● EXERCISE AIM:
Return only the lines between the line holding "for thing in [body, neck]" and the line holding "stand and stage.", the two boundary lines included, exactly as they appear.
^^^^
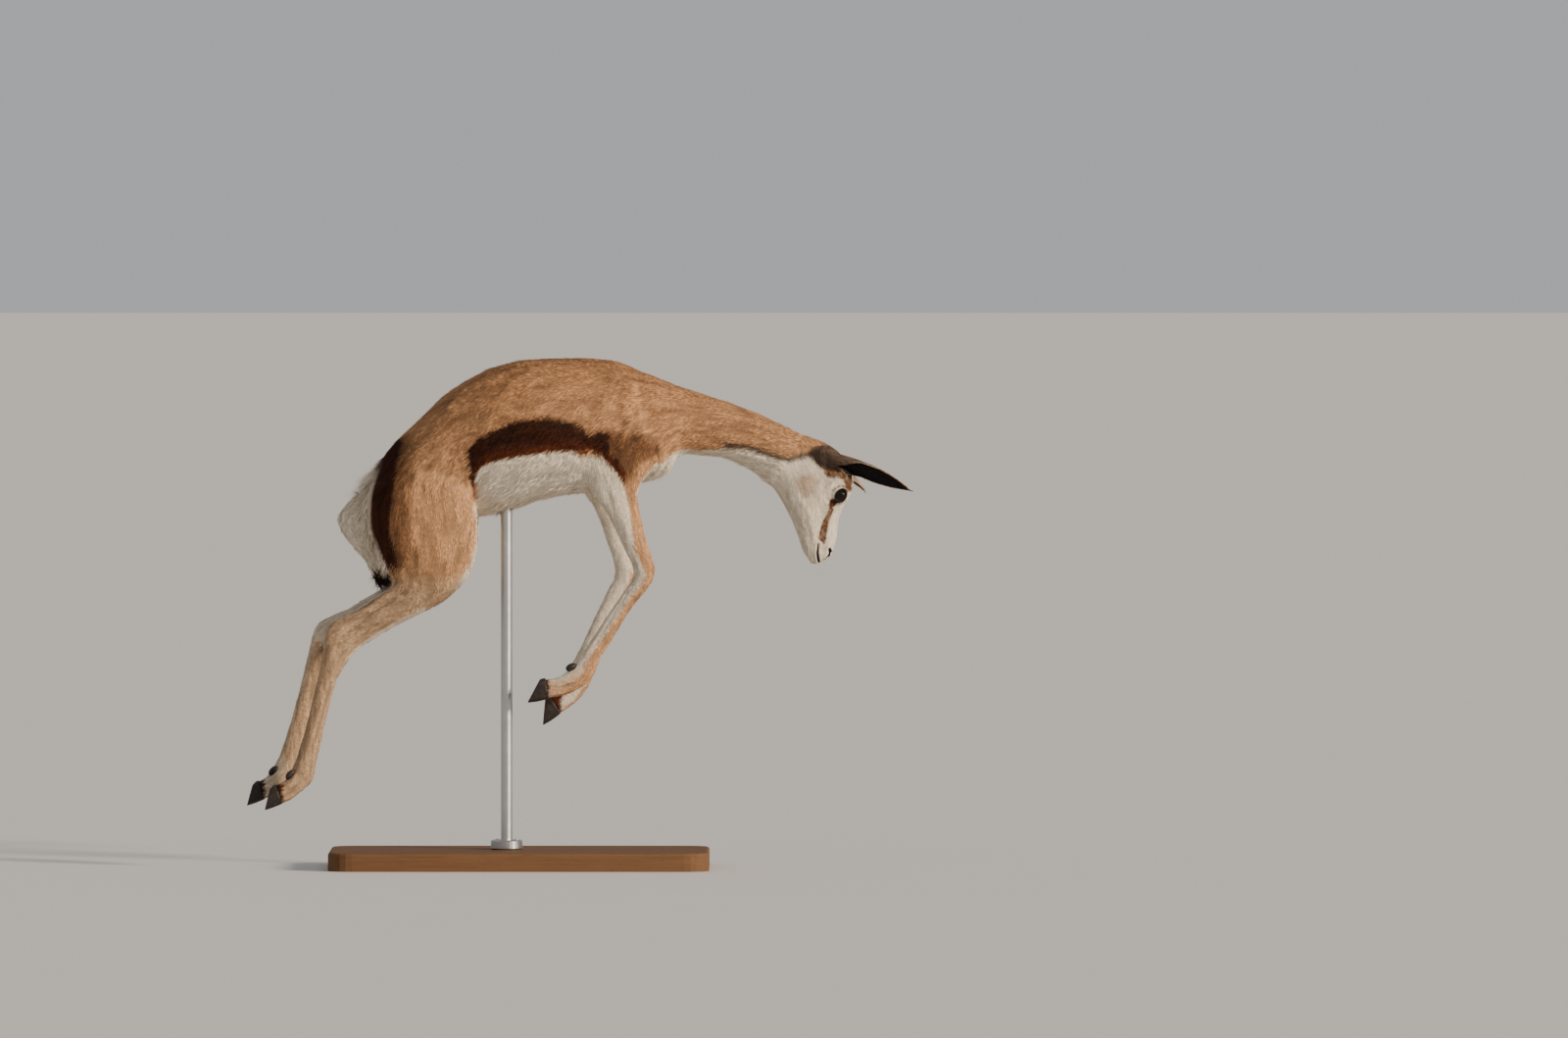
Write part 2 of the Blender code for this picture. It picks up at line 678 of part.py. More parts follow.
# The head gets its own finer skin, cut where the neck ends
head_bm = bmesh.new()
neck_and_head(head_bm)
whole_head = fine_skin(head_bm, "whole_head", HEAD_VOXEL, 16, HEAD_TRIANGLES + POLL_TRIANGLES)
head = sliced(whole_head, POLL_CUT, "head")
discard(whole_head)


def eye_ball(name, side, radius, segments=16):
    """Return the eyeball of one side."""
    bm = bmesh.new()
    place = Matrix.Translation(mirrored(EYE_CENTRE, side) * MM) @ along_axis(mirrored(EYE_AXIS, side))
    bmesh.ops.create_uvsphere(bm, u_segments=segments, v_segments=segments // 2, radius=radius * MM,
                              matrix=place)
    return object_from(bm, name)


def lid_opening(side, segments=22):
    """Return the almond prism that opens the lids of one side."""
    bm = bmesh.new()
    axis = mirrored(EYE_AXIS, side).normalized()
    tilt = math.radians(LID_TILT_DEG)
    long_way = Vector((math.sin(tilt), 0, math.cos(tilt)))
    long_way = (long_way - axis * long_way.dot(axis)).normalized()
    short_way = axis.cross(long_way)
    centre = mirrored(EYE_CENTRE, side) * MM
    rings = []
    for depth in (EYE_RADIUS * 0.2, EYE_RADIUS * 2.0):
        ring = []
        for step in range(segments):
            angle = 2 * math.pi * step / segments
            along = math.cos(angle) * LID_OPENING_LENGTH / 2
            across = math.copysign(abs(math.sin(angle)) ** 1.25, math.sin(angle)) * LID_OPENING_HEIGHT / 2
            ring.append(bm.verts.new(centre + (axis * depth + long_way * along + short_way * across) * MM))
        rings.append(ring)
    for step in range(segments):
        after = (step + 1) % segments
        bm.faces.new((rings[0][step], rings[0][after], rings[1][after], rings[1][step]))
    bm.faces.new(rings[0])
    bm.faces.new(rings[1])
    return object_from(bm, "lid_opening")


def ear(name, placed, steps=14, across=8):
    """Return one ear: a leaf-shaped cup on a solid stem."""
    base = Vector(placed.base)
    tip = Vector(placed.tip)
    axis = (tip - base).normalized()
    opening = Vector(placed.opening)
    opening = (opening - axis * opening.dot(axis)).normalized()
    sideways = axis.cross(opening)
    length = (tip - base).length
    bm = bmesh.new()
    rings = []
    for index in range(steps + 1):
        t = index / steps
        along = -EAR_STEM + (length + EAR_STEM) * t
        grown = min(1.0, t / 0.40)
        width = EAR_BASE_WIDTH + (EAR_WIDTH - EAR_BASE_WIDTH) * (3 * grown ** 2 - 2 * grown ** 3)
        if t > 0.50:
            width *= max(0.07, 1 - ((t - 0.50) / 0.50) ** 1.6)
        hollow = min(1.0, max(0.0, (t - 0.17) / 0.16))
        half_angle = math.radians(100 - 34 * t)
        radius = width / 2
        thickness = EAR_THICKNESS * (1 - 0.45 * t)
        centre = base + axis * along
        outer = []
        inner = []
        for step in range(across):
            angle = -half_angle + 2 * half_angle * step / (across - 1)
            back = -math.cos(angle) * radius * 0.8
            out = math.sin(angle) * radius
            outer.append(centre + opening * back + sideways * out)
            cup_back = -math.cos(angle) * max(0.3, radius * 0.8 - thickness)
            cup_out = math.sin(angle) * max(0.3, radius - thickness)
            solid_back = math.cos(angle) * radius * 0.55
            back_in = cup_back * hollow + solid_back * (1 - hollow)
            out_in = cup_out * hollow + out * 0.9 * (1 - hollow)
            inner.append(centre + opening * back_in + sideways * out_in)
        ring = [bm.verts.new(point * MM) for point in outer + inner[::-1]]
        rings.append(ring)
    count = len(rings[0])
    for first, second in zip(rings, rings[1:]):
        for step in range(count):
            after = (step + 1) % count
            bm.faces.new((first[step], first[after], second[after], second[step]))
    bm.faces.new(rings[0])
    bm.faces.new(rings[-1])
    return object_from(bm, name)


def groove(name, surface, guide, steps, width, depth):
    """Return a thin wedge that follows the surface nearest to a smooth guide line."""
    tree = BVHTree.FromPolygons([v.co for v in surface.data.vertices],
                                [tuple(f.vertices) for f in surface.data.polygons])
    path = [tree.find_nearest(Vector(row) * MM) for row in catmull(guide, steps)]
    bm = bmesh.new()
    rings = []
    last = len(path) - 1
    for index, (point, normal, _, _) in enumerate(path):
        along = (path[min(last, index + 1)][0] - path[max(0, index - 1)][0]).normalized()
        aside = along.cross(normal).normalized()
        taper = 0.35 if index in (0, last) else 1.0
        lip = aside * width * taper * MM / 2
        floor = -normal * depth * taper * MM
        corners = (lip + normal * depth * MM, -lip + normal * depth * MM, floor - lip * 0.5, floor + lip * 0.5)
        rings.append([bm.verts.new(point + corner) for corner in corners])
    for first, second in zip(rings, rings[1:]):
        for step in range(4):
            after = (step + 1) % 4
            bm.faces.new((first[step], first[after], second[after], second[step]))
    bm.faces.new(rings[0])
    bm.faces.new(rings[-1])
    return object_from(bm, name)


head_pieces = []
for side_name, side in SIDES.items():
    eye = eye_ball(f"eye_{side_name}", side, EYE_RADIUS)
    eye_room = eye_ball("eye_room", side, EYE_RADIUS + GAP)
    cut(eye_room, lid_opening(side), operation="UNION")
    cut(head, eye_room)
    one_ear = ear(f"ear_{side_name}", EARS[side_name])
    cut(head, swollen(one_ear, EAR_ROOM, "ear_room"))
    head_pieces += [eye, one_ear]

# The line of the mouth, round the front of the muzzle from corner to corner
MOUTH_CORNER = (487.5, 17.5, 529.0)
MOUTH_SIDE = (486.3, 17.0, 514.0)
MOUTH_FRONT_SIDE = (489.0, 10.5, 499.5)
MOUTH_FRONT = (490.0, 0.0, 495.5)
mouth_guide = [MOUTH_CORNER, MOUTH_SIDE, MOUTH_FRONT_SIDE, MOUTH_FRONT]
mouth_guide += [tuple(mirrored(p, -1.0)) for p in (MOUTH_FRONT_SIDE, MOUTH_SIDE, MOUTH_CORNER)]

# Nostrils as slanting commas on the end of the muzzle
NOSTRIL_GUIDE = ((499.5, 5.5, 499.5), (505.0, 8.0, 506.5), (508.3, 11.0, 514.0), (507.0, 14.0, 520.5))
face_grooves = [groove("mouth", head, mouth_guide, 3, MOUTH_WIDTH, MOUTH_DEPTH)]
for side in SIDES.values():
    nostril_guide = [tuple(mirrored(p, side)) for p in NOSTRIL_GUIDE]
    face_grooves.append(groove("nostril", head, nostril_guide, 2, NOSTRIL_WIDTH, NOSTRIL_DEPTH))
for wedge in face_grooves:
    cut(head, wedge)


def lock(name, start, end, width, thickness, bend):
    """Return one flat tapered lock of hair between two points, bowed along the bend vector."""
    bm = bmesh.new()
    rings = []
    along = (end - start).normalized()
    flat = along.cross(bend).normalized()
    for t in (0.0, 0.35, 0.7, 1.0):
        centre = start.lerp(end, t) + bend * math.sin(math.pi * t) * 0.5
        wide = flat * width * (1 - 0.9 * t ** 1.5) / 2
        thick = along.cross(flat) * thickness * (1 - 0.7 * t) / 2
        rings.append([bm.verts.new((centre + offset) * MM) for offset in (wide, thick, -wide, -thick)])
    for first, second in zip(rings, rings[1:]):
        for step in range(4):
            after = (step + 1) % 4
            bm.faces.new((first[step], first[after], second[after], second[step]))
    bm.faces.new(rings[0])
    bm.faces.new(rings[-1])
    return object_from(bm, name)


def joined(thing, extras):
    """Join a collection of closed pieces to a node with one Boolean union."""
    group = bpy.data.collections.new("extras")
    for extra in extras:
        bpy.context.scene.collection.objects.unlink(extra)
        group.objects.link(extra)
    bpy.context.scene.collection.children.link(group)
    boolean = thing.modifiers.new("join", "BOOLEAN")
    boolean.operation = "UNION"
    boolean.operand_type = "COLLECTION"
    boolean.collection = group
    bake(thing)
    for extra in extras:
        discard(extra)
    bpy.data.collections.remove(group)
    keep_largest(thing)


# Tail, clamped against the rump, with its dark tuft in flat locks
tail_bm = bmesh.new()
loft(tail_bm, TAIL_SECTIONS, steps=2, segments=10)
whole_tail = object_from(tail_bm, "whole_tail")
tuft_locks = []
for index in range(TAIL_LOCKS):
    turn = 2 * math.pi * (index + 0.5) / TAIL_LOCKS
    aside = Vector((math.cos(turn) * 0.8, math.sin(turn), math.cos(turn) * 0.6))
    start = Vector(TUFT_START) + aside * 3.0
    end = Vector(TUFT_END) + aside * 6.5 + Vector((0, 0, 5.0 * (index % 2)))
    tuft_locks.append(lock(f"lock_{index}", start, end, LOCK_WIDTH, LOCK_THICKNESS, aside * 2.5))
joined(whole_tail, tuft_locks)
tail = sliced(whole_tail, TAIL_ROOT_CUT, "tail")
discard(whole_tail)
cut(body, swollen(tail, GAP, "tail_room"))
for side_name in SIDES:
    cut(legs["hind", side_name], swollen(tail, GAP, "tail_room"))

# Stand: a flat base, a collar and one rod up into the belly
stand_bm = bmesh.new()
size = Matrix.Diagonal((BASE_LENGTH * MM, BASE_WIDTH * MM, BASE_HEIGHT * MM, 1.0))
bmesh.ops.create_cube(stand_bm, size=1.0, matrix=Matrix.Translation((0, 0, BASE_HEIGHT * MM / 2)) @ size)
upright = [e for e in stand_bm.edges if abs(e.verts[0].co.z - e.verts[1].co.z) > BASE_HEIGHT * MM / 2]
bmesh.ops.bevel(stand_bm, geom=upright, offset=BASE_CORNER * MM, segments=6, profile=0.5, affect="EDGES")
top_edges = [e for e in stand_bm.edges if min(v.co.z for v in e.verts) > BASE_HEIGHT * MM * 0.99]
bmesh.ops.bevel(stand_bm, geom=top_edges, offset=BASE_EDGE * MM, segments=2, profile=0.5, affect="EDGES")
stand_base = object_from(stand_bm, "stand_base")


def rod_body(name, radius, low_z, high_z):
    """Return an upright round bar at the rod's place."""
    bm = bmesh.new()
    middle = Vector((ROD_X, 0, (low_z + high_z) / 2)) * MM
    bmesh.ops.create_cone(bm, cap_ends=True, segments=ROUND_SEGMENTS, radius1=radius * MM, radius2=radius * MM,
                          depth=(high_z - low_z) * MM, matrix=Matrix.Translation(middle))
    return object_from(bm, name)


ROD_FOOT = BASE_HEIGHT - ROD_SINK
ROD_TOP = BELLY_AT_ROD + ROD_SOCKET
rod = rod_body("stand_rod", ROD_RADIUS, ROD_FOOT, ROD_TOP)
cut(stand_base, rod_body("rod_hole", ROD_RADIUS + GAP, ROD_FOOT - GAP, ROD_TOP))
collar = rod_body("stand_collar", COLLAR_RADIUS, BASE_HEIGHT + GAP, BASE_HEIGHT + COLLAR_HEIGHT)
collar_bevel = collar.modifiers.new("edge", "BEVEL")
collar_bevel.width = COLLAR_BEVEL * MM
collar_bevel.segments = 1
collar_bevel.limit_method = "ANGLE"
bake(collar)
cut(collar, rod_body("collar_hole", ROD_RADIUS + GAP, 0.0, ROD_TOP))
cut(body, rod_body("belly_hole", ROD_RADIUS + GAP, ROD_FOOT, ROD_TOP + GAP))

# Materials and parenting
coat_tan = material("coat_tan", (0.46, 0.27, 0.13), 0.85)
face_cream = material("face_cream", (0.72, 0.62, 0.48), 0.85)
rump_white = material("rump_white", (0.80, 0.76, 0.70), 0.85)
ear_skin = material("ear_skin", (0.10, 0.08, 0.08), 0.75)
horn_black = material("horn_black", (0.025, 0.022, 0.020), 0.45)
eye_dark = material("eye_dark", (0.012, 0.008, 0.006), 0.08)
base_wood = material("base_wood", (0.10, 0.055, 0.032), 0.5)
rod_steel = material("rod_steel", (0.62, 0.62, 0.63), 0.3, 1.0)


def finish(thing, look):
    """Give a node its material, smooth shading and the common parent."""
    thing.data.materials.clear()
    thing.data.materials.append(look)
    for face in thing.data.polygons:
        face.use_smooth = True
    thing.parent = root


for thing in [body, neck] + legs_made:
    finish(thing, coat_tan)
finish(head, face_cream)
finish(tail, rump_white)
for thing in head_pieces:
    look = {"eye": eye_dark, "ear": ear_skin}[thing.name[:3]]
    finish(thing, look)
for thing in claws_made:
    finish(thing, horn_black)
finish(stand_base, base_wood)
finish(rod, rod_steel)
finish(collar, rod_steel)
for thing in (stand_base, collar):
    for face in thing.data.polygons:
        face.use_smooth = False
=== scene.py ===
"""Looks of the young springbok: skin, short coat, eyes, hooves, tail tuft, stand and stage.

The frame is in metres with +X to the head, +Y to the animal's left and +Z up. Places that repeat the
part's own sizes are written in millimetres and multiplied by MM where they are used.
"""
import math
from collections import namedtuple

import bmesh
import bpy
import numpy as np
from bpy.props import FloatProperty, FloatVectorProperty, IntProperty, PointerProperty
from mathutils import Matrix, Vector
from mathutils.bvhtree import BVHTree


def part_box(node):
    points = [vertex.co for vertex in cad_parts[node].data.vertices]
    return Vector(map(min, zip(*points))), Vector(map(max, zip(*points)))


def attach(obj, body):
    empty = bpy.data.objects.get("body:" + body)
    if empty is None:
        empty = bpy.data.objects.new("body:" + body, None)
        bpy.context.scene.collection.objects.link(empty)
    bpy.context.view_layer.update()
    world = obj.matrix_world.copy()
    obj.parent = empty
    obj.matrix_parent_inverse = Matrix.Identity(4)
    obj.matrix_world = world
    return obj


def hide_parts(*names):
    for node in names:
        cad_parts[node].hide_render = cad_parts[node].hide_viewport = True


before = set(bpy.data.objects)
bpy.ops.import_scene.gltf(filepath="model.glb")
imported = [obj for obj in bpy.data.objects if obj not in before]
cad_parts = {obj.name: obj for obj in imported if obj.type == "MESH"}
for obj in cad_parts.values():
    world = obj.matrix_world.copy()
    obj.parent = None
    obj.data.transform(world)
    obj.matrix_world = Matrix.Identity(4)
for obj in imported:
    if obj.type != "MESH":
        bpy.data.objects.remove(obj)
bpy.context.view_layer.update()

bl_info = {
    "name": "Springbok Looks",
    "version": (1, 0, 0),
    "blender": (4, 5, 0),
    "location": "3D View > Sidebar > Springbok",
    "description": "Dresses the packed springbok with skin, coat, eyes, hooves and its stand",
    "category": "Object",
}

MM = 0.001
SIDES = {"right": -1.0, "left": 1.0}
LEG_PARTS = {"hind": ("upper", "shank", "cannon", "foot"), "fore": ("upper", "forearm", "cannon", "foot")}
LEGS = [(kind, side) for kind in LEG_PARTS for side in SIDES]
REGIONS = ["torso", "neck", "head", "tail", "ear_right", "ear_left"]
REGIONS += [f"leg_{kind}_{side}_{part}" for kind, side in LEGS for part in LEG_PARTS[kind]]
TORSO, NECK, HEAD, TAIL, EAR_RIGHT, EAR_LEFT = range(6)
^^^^
● EXERCISE SOLUTION:
for thing in [body, neck] + legs_made:
    finish(thing, coat_tan)
finish(head, face_cream)
finish(tail, rump_white)
for thing in head_pieces:
    look = {"eye": eye_dark, "ear": ear_skin}[thing.name[:3]]
    finish(thing, look)
for thing in claws_made:
    finish(thing, horn_black)
finish(stand_base, base_wood)
finish(rod, rod_steel)
finish(collar, rod_steel)
for thing in (stand_base, collar):
    for face in thing.data.polygons:
        face.use_smooth = False
=== scene.py ===
"""Looks of the young springbok: skin, short coat, eyes, hooves, tail tuft, stand and stage.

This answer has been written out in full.